— start DATA SEGMENT —
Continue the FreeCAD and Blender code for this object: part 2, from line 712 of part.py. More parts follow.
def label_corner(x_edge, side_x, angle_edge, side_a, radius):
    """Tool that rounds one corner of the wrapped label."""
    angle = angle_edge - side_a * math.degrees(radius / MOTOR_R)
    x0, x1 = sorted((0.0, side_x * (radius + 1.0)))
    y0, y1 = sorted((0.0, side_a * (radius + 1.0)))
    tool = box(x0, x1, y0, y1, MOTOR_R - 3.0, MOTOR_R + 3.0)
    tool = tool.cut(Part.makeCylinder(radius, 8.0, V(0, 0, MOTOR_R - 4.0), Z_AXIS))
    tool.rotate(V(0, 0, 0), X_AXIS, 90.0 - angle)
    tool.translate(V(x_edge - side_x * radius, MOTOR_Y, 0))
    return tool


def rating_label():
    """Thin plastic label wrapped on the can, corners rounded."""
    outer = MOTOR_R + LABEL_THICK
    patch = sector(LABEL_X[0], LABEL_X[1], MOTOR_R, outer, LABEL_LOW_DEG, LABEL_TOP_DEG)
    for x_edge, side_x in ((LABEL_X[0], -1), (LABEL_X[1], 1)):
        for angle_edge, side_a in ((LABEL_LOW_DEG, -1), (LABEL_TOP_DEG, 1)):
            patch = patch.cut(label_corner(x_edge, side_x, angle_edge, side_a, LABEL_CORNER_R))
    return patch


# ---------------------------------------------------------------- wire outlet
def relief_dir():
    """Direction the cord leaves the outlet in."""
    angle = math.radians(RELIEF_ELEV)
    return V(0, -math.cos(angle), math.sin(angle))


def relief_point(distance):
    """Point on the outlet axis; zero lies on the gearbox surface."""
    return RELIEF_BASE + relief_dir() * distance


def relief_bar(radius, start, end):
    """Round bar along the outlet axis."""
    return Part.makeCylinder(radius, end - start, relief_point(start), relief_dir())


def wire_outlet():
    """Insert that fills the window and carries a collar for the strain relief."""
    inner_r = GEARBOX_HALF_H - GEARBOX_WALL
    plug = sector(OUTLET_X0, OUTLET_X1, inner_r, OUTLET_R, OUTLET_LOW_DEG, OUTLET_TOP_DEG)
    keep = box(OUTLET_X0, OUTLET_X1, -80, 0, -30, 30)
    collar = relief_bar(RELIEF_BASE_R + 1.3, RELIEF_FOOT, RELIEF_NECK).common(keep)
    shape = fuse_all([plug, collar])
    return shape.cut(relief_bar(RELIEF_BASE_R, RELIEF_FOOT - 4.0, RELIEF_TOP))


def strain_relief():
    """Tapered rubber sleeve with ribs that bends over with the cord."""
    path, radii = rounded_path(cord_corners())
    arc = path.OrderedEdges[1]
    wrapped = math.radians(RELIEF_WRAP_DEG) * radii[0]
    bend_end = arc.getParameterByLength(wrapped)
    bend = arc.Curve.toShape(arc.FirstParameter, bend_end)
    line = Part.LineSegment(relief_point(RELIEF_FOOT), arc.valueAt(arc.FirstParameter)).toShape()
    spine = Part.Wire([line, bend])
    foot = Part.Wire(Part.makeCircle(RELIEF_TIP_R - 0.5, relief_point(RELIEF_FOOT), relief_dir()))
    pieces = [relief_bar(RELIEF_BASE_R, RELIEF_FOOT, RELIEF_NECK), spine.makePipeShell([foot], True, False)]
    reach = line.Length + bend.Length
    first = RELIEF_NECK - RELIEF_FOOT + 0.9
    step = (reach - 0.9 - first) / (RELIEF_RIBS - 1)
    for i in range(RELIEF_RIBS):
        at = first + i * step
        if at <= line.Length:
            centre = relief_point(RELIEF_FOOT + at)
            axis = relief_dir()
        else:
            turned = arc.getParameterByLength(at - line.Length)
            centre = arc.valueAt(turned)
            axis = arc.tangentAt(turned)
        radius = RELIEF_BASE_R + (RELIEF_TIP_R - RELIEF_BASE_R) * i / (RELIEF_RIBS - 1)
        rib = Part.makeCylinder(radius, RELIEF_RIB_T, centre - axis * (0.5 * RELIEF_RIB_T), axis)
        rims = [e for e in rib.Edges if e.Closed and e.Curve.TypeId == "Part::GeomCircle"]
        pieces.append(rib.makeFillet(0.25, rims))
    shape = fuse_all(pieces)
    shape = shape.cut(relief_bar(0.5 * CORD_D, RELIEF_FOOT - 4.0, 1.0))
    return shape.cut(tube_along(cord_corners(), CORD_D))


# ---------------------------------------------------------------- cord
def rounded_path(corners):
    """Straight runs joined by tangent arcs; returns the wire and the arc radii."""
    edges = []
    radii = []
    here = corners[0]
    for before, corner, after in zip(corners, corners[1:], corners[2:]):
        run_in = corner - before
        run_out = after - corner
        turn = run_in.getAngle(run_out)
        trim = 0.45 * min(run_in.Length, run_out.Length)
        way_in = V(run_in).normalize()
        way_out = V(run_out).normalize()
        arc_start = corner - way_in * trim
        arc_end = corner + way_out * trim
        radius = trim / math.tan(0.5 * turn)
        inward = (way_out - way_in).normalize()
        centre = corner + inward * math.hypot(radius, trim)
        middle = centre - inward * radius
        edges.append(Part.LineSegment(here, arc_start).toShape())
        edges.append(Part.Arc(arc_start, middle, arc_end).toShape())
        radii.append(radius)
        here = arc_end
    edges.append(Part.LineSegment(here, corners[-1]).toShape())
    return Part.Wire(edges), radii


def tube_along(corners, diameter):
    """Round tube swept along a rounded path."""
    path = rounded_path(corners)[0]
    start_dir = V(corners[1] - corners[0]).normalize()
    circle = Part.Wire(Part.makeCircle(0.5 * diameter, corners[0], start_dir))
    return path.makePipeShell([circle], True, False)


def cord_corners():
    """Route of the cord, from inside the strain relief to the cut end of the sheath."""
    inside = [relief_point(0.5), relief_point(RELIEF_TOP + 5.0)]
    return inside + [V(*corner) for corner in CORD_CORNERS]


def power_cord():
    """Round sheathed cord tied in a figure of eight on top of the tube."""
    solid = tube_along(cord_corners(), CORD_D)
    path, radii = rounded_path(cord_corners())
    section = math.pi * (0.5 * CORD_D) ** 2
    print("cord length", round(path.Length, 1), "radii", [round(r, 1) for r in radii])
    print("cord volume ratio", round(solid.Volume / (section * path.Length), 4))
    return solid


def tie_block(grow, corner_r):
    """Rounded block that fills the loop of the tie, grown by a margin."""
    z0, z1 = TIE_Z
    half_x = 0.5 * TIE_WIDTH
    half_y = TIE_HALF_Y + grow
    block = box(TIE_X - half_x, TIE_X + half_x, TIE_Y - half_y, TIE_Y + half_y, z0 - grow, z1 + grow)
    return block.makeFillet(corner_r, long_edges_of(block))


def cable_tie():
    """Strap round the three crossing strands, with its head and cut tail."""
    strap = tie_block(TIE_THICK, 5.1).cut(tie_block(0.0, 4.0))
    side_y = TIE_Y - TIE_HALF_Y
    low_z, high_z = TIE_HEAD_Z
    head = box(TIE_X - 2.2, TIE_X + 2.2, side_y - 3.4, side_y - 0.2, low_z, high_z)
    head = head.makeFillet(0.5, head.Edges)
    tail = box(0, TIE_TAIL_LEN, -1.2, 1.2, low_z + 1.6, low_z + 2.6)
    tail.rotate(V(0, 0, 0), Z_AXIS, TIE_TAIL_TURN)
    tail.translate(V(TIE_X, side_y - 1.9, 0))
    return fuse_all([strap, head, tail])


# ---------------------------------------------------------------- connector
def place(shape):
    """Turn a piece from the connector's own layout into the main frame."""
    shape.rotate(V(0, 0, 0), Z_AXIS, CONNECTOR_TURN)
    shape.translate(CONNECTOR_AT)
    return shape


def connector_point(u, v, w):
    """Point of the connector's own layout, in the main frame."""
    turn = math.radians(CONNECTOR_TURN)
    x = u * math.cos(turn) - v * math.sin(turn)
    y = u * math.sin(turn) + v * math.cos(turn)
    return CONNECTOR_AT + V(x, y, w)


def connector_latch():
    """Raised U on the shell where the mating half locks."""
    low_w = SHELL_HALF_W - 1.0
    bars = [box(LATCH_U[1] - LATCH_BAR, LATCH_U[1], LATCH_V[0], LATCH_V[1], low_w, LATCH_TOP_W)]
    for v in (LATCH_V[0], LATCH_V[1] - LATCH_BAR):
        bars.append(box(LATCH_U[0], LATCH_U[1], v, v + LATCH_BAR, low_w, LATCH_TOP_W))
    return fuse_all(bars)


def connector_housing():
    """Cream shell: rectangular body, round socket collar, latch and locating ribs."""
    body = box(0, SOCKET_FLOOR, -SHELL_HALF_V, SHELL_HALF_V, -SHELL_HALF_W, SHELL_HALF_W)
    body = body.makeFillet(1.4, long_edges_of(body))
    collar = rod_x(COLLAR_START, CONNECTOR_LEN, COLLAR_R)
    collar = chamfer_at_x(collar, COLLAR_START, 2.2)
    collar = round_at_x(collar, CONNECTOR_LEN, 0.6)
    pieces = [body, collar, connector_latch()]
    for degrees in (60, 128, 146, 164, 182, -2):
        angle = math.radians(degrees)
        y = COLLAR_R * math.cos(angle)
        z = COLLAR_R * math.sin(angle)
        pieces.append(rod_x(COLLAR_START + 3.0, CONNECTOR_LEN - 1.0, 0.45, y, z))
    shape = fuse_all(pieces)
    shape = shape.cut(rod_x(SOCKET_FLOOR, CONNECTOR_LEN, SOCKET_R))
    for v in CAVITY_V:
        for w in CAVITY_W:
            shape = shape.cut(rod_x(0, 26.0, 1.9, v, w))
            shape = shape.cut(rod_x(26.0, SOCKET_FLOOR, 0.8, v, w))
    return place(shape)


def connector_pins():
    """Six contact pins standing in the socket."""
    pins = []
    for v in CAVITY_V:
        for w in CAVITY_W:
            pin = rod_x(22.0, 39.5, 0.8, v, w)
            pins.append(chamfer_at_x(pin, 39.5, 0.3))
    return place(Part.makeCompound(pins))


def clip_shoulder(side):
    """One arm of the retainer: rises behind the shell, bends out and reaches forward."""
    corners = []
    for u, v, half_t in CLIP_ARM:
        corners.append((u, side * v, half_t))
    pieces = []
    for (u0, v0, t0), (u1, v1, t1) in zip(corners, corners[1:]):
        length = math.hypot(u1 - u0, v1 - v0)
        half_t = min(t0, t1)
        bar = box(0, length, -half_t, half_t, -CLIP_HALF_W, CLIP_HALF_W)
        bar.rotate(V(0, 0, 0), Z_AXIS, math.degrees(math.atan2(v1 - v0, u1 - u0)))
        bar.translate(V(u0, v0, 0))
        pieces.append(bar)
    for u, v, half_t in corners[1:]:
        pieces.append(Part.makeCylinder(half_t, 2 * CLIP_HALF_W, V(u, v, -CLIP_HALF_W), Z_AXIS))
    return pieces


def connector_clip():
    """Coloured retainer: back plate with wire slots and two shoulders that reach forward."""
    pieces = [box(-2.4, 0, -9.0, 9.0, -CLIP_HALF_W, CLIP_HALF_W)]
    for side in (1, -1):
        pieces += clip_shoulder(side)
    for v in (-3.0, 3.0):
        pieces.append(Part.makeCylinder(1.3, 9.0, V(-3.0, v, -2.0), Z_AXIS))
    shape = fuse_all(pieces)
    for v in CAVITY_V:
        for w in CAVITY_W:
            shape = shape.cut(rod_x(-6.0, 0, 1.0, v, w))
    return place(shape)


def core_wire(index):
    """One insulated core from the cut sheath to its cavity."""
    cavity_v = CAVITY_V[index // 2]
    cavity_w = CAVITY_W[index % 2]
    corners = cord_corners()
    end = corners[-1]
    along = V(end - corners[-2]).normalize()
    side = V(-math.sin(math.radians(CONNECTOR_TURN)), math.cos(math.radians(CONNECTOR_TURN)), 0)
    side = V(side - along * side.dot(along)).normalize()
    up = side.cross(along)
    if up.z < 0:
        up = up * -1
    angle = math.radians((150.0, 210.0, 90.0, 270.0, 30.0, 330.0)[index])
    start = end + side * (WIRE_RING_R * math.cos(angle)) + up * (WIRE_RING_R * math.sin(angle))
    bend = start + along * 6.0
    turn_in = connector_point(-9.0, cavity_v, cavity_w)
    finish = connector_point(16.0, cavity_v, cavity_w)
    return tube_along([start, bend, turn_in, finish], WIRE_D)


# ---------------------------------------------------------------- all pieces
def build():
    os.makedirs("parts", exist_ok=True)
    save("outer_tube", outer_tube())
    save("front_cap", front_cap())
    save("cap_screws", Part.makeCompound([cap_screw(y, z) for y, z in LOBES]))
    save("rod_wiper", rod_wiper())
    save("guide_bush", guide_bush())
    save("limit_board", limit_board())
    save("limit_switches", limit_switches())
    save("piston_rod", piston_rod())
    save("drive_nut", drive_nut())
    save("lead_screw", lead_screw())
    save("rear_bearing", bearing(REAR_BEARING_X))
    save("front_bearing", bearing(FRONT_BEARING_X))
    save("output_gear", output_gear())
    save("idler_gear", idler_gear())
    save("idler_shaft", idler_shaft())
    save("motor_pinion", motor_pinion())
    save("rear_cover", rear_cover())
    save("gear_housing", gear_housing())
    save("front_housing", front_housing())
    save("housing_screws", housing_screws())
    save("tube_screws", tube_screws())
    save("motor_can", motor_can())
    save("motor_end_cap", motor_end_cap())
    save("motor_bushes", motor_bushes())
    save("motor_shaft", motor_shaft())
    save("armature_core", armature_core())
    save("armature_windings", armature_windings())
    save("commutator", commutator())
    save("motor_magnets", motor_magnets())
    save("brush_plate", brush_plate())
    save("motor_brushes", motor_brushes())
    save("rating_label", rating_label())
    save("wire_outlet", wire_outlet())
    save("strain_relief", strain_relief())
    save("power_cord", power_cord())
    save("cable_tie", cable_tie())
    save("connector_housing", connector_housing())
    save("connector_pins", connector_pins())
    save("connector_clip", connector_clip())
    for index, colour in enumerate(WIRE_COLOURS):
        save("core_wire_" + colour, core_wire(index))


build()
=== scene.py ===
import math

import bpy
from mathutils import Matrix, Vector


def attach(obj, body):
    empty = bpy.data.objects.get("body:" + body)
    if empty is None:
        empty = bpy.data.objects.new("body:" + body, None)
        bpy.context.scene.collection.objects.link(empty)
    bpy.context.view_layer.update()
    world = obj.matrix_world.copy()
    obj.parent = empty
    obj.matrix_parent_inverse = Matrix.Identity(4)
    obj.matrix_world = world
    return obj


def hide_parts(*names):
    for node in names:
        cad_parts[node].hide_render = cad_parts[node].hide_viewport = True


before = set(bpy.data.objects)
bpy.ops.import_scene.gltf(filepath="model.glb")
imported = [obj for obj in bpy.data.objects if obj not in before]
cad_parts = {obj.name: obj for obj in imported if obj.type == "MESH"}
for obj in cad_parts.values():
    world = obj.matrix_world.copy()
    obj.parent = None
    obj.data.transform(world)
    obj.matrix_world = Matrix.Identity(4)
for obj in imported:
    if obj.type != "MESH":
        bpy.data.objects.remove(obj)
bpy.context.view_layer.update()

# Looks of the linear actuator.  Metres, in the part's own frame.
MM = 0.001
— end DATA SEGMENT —
▶ [THE REQUEST] Give again, word for word, the lines of the listing, starting at its first line and ending with the line containing "return patch".

▶ [RESPONSE]
Continue the FreeCAD and Blender code for this object: part 2, from line 712 of part.py. More parts follow.
def label_corner(x_edge, side_x, angle_edge, side_a, radius):
    """Tool that rounds one corner of the wrapped label."""
    angle = angle_edge - side_a * math.degrees(radius / MOTOR_R)
    x0, x1 = sorted((0.0, side_x * (radius + 1.0)))
    y0, y1 = sorted((0.0, side_a * (radius + 1.0)))
    tool = box(x0, x1, y0, y1, MOTOR_R - 3.0, MOTOR_R + 3.0)
    tool = tool.cut(Part.makeCylinder(radius, 8.0, V(0, 0, MOTOR_R - 4.0), Z_AXIS))
    tool.rotate(V(0, 0, 0), X_AXIS, 90.0 - angle)
    tool.translate(V(x_edge - side_x * radius, MOTOR_Y, 0))
    return tool


def rating_label():
    """Thin plastic label wrapped on the can, corners rounded."""
    outer = MOTOR_R + LABEL_THICK
    patch = sector(LABEL_X[0], LABEL_X[1], MOTOR_R, outer, LABEL_LOW_DEG, LABEL_TOP_DEG)
    for x_edge, side_x in ((LABEL_X[0], -1), (LABEL_X[1], 1)):
        for angle_edge, side_a in ((LABEL_LOW_DEG, -1), (LABEL_TOP_DEG, 1)):
            patch = patch.cut(label_corner(x_edge, side_x, angle_edge, side_a, LABEL_CORNER_R))
    return patch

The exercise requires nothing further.